The way I look at it is, if you can work naturally within a statically typed language, then static typing is the way to go. In general, the purpose of a type system is to prevent you from performing operations with undefined semantics - like
(string) "hello" + (bool) true. Having the extra level of safety preventing you from performing these operations can be a good way to prevent bugs in your code, even without extensive unit tests. That is, type-safety provides another level of confidence in the semantic correctness of your code.

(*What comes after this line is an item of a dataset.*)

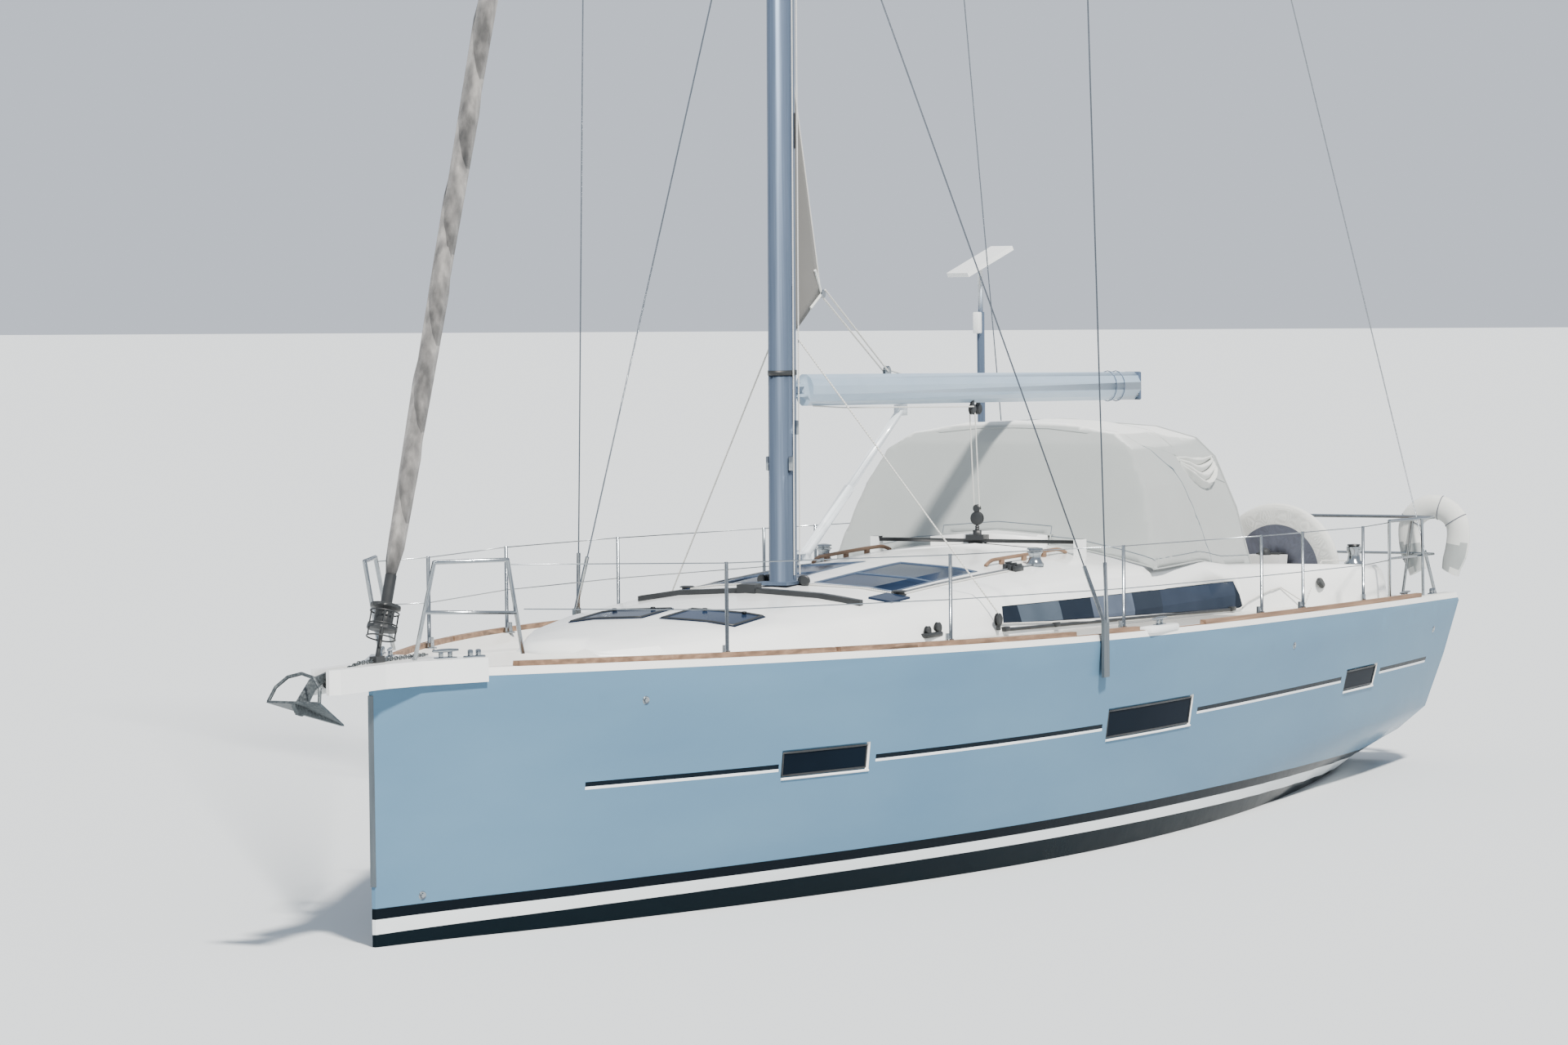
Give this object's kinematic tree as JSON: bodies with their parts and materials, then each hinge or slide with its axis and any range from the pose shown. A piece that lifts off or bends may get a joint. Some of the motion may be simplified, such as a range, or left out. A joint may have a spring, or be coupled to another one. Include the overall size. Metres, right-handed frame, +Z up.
{
  "type": "sailing yacht",
  "caption": "Cruising sailing yacht afloat: fin keel, steering wheels, furled sails, sprayhood and long coachroof.",
  "frame": {"origin": "on the centreline, amidships, at the waterline", "axes": "+X towards the bow, +Y to port, +Z up"},
  "size_m": [14.4143, 4.418, 23.435],
  "materials": {
    "gelcoat": "glossy gelcoat over fibreglass, antifouled below the water",
    "stainless": "polished stainless steel",
    "anodised_spar": "anodised",
    "painted_spar": "white paint",
    "bronze": "dull bronze",
    "antifouled_iron": "antifouling paint",
    "antifouled_blade": "antifouling paint",
    "galvanised": "galvanised",
    "black_plastic": "matt black",
    "sailcloth": "rolled sailcloth",
    "canvas": "coated canvas",
    "teak": "weathered teak",
    "dark_glass": "tinted acrylic"
  },
  "bodies": {
    "boat": {"anchor": "galvanised", "backstays": "stainless", "bow_moulding": "gelcoat", "cabin_window_port": "dark_glass", "cabin_window_starboard": "dark_glass", "cockpit_table": "teak", "deck_moulding": "gelcoat", "furled_jib": "sailcloth", "furler_drum": "black_plastic", "horseshoe_buoy": "canvas", "hull": "gelcoat", "hull_window_aft_port": "dark_glass", "hull_window_aft_starboard": "dark_glass", "hull_window_forward_port": "dark_glass", "hull_window_forward_starboard": "dark_glass", "hull_window_middle_port": "dark_glass", "hull_window_middle_starboard": "dark_glass", "jib_track": "black_plastic", "keel": "antifouled_iron", "lifelines_port": "stainless", "lifelines_starboard": "stainless", "mast": "anodised_spar", "pulpit_port": "stainless", "pulpit_starboard": "stainless", "pushpit_port": "stainless", "pushpit_starboard": "stainless", "saildrive": "anodised_spar", "satellite_panel": "gelcoat", "shrouds_port": "stainless", "shrouds_starboard": "stainless", "skylight_port": "dark_glass", "skylight_starboard": "dark_glass", "sprayhood": "canvas", "steering_pedestal_port": "gelcoat", "steering_pedestal_starboard": "gelcoat", "stem_plate": "stainless", "toe_rail_port": "teak", "toe_rail_starboard": "teak", "traveller": "black_plastic", "washboard": "teak", "winch_port": "stainless", "winch_starboard": "stainless"},
    "rudder": {"rudder": "antifouled_blade"},
    "port_wheel": {"wheel_port": "stainless", "wheel_cover": "canvas"},
    "starboard_wheel": {"wheel_starboard": "stainless"},
    "propeller": {"propeller": "bronze"},
    "boom": {"boom": "painted_spar", "vang": "painted_spar"},
    "companionway_hatch": {"companionway_hatch": "dark_glass"},
    "anchor_locker_lid": {"anchor_locker_lid": "gelcoat"},
    "fore_hatch_port": {"fore_hatch_port": "dark_glass"},
    "fore_hatch_starboard": {"fore_hatch_starboard": "dark_glass"},
    "seat_locker_lid_port": {"seat_locker_lid_port": "teak"},
    "seat_locker_lid_starboard": {"seat_locker_lid_starboard": "teak"},
    "transom_platform": {"transom_platform": "gelcoat"},
    "bow_roller": {"bow_roller": "black_plastic"}
  },
  "joints": [
    {"name": "rudder_turn", "type": "hinge", "parent": "boat", "child": "rudder", "pos_m": [-5.75, 0, -0.5], "axis": [0, 0, 1], "range_deg": [-35, 35]},
    {"name": "port_wheel_turn", "type": "hinge", "parent": "boat", "child": "port_wheel", "pos_m": [-5.2, 1.08, 1.66], "axis": [1, 0, 0], "range_deg": [-320, 320]},
    {"name": "starboard_wheel_turn", "type": "hinge", "parent": "boat", "child": "starboard_wheel", "pos_m": [-5.2, -1.08, 1.66], "axis": [1, 0, 0], "range_deg": [-320, 320]},
    {"name": "propeller_spin", "type": "hinge", "parent": "boat", "child": "propeller", "pos_m": [-3.56, 0, -0.9], "axis": [1, 0, 0], "continuous": true},
    {"name": "bow_roller_spin", "type": "hinge", "parent": "boat", "child": "bow_roller", "pos_m": [7.215, 0, 1.648], "axis": [0, 1, 0], "continuous": true},
    {"name": "boom_swing", "type": "hinge", "parent": "boat", "child": "boom", "pos_m": [1.1, 0, 3.2], "axis": [0, 0, 1], "range_deg": [-65, 65]},
    {"name": "anchor_locker_lid_hinge", "type": "hinge", "parent": "boat", "child": "anchor_locker_lid", "pos_m": [5.541, 0, 1.63], "axis": [0, -1, 0], "range_deg": [0, 100]},
    {"name": "fore_hatch_port_hinge", "type": "hinge", "parent": "boat", "child": "fore_hatch_port", "pos_m": [3.2592, 0.35, 1.8], "axis": [0, 1, 0], "range_deg": [0, 80]},
    {"name": "fore_hatch_starboard_hinge", "type": "hinge", "parent": "boat", "child": "fore_hatch_starboard", "pos_m": [3.2592, -0.35, 1.8], "axis": [0, 1, 0], "range_deg": [0, 80]},
    {"name": "seat_locker_lid_port_hinge", "type": "hinge", "parent": "boat", "child": "seat_locker_lid_port", "pos_m": [-3.95, 0.949, 1.236], "axis": [-1, 0, 0], "range_deg": [0, 80]},
    {"name": "seat_locker_lid_starboard_hinge", "type": "hinge", "parent": "boat", "child": "seat_locker_lid_starboard", "pos_m": [-3.95, -0.949, 1.236], "axis": [1, 0, 0], "range_deg": [0, 80]},
    {"name": "transom_platform_hinge", "type": "hinge", "parent": "boat", "child": "transom_platform", "pos_m": [-6.738, 0, 0.222], "axis": [0, -1, 0], "range_deg": [0, 90]},
    {"name": "companionway_hatch_slide", "type": "slide", "parent": "boat", "child": "companionway_hatch", "axis": [1, 0, 0], "range_m": [0, 0.42]}
  ],
  "couplings": [
    {"joint": "port_wheel_turn", "follows": "rudder_turn", "ratio": 9},
    {"joint": "starboard_wheel_turn", "follows": "rudder_turn", "ratio": 9}
  ]
}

But type systems are very hard to get right. I don't believe there is a perfect type system in nature at the time of this writing. (By "perfect type system", I mean a strict type system, that doesn't require verbose code annotations, that generates no false-positive type errors, and whose type errors are easy for the programmer to understand.) Further, it can be difficult to understand the really good type systems that do exist. When I was learning Haskell, I can't tell you the number of obscure type errors that I got while attempting to write what looked (to me) like correct code. Usually the code wasn't actually correct (which is a point in favor of the type system), but it took a lot of work to understand the error messages from the compiler, so that I could correct the underlying problems. In OO languages, you may eventually find yourself thinking "this argument should be contravariant with the input type, not covariant!", or (more likely) reverting to typecasts to escape from the bounds of the type system. Type systems can get much trickier than you'd think.
For what it's worth, it's my understanding that the difficulty in coming up with good type systems is part of what motivated Gilad Bracha to include pluggable type-system support in Newspeak.